Pizza Hut is seriously playing with fire here.  I don't know if Craig Robinson actually eats Pizza Hut pizza (I'm quite sure he isn't obsessed with it, like he is in these ads- seriously, at least Lily from AT&T is actually shown as an EMPLOYEE of AT&T when she gushes about the product she's pitching.)  But his character in these ads does nothing but talk up the virtues of empty carbs, grease, fat and sugar that comes right to his door and is super-easy on his wallet, costing only about a dollar per slice (notice that the price point- and never the quality of the product being pitched- is always the focus of these ads.  It's as if Robinson is willing to do only so much to add cash to that wallet of his.)  We are SUPPOSED to believe that Pizza Hut basically provides 100 percent of his calorie intake.  He's just always ordering, talking up, and eating Pizza Hut pizza.

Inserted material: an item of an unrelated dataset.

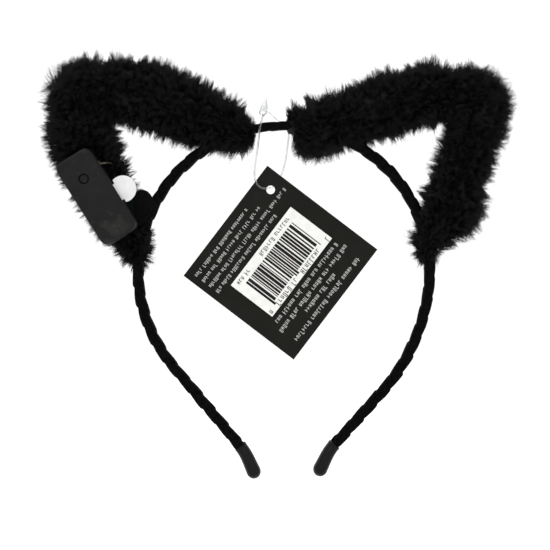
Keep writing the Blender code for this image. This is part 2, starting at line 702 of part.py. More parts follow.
# The hang tag and its loop --------------------------------------------------------------------
def make_tag():
    turn = Matrix.Rotation(math.radians(TAG_TURN_DEG), 3, "Y") @ Matrix.Rotation(math.pi / 2, 3, "X")
    hang = Vector((LOOP_HANG_AT[0], 0.0, LOOP_HANG_AT[1] + CROWN_Z))
    frame = add_frame("tag_frame", hang, turn)
    corner = turn.inverted() @ (Vector((TAG_CORNER[0], 0.0, TAG_CORNER[1] + CROWN_Z)) - hang)
    half = TAG_THICK / 2
    x, y = corner.x, corner.y
    card = box((x, y - TAG_SIDE, -half), (x + TAG_SIDE, y, half))
    tag = in_box("hang_tag", card, CARD, frame)
    hole = cylinder((x + TAG_HOLE_INSET, y - TAG_HOLE_INSET), TAG_HOLE_RADIUS, -2, 2, 20)
    cut(tag, [in_box("tag_hole", hole, None, frame)])
    low = (x + LABEL_X[0], y + LABEL_Y[0], half + GAP)
    high = (x + LABEL_X[1], y + LABEL_Y[1], half + GAP + LABEL_THICK)
    in_box("tag_label", box(low, high), PAPER, frame)


def make_loop():
    """The clear loop that hangs the tag from the band, with its tapered lock head."""
    route = [(x, y, z + CROWN_Z) for x, y, z in LOOP_ROUTE]
    line = evenly(smooth_through(route, 6), 2.0)
    lock = smooth_through([(x, y, z + CROWN_Z, r) for x, y, z, r in LOCK_ROUTE], 3)
    rings = tube_rings([p[:3] for p in lock], [p[3] for p in lock], 10)
    head = add_object("tag_lock", mesh_from("tag_lock", lambda bm: skin_rings(bm, rings)), CLEAR)
    sockets = []
    for index, end in enumerate((line[:3].copy(), line[:-4:-1].copy())):
        end[0] += (end[0] - end[1]) * 0.25
        rings_in = tube_rings(end, [LOOP_RADIUS + 0.25] * 3, 10)
        mesh = mesh_from("socket", lambda bm, rings_in=rings_in: skin_rings(bm, rings_in))
        sockets.append(add_object(f"loop_socket_{index}", mesh, None))
    cut(head, sockets)
    curve_tube("tag_loop", line, LOOP_RADIUS, CLEAR, resolution=2)


clear_scene()
STEEL = material("Spring steel", (0.45, 0.45, 0.46), 0.35, 1.0)
SPRING_STEEL = material("Plated contact", (0.62, 0.60, 0.56), 0.3, 1.0)
VELVET = material("Black velvet ribbon", (0.012, 0.012, 0.013), 0.9)
VINYL = material("Black vinyl", (0.02, 0.02, 0.021), 0.45)
FUR = material("Black faux fur", (0.008, 0.008, 0.008), 0.85)
TAPE = material("Cloth tape", (0.02, 0.02, 0.02), 0.8)
COPPER = material("Enamelled wire", (0.28, 0.17, 0.08), 0.35, 0.8)
CASE = material("Black ABS case", (0.03, 0.03, 0.031), 0.5)
CELL = material("Button cell", (0.6, 0.6, 0.6), 0.3, 1.0)
BOARD = material("Circuit board", (0.05, 0.16, 0.08), 0.5)
SWITCH = material("Switch body", (0.05, 0.05, 0.05), 0.45)
GLUE = material("Hot-melt glue", (0.75, 0.74, 0.68), 0.3)
FILM = material("White film", (0.86, 0.86, 0.85), 0.4)
FOAM = material("Foam pad", (0.1, 0.1, 0.1), 0.95)
FELT = material("Black felt", (0.014, 0.014, 0.014), 0.95)
GLOSS_TAPE = material("Dark glossy tape", (0.02, 0.05, 0.05), 0.15)
CARD = material("Black card", (0.02, 0.02, 0.019), 0.5)
PAPER = material("White label", (0.88, 0.88, 0.85), 0.6)
CLEAR = material("Clear polypropylene", (0.85, 0.86, 0.85), 0.25, alpha=0.6)

make_band()
make_tip_cap("tip_cap_left", -1)
make_tip_cap("tip_cap_right", 1)

make_ear_wire("ear_wire_left", LEFT_EAR, LEFT_INNER_RUN, LEFT_OUTER_RUN)
make_ear_wire("ear_wire_right", RIGHT_EAR, RIGHT_INNER_RUN, RIGHT_OUTER_RUN)
for place, middle in BINDING_AT.items():
    make_binding("wire_binding_" + place, middle)
make_led_string()

box_frame = add_frame("box_frame", BOX_ORIGIN, BOX_TURN)
make_fur(
    "ear_fur_left",
    LEFT_EAR,
    LEFT_INNER_RUN,
    LEFT_OUTER_RUN,
    (BINDING_AT["left_inner"], BINDING_AT["left_outer"]),
    box_pockets(box_frame),
)
make_fur(
    "ear_fur_right",
    RIGHT_EAR,
    RIGHT_INNER_RUN,
    RIGHT_OUTER_RUN,
    (BINDING_AT["right_inner"], BINDING_AT["right_outer"]),
    [],
)
make_box_shells(box_frame)
make_box_pieces(box_frame)
make_button(box_frame)
make_insulation_tab(box_frame)
make_box_backing(box_frame)

make_tag()
make_loop()
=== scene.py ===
"""Looks for the light-up animal-ears headband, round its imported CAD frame.

Lengths are in millimetres until a mesh is made, in the CAD's own frame: +Z up, the wearer
looks along +Y, and the battery box and the hang tag face -Y, as the camera sees them.
"""

import json
import math

import bmesh
import bpy
import numpy as np
from mathutils import Matrix, Vector, noise


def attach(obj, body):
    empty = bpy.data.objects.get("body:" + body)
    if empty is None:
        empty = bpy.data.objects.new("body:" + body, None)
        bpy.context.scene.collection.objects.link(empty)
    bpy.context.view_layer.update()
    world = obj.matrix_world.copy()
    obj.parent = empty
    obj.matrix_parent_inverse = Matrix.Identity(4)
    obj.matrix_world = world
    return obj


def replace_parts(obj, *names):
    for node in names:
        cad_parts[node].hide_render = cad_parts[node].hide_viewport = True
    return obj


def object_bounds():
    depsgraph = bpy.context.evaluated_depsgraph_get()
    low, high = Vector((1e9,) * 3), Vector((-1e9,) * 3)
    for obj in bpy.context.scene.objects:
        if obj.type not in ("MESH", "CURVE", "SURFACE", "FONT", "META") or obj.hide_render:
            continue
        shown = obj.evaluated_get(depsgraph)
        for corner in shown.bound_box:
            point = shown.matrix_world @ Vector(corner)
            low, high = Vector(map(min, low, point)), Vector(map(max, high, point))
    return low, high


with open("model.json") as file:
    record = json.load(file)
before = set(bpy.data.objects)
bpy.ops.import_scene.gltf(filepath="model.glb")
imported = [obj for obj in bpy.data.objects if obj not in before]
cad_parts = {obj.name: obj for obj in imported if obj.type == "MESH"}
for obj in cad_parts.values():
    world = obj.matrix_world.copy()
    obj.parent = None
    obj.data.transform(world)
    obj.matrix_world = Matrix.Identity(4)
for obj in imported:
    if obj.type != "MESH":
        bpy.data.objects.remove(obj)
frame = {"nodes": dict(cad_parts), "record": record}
CAD_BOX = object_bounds()

MM = 0.001

# The CAD's driving dimensions, repeated -------------------------------------------------------
HOOP_RADIUS, CROWN_Z = 60.0, 2.5
LEFT_RUN = [(HOOP_RADIUS, 130.0), (0, 43.0)]
RIGHT_RUN = [(HOOP_RADIUS, 98.0), (78.0, 34.0), (0, 28.4)]
TIP_RUN = [(-25.0, 16.0), (0, 9.0)]
CAP_LENGTH, CAP_GAP = 15.0, 0.3
BOX_CENTRE, BOX_TURN_DEG = (-75.25, -7.0, -30.0), -32.4
BOX_HALF_WIDTH, BOX_HALF_LENGTH, BOX_DEPTH = 8.0, 19.0, 11.0
BOX_X, BOX_Y = (-BOX_HALF_WIDTH, BOX_HALF_WIDTH), (-BOX_HALF_LENGTH, BOX_HALF_LENGTH)
FELT_X, FELT_Y, FELT_Z = (-7.0, 18.3), (-18.4, -5.7), (-2.6, -1.6)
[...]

So, Pizza Hut:  what is your plan if Mr. Robinson keels over from a heart attack, or reveals that he has developed full-blown Type 2 Diabetes, in the near future (like, before this particular ad campaign runs its course?)  What's your strategy for disassociating yourself from his fate?  I mean, you've hired a morbidly obese guy (someone with no taste might find funny, but no one in their right mind wants to look like) to be the face of your franchise.  What happens when all that adipose tissue inevitably creates serious health issues for that face?  You have an exit strategy?  Because every time I see this guy, I'm grateful that I don't own stock in your company.  I know that sounds mean, but it's hard for me to feel particularly sorry for 1.  A guy who HAS to know he's unhealthy making money promoting crap non-food as a cheap alternative to actual nutrition and 2.  A company that is raking in billions in profits peddling Obesity in a Box and would probably offer a free side of cigarettes with every $10 order if it were legal.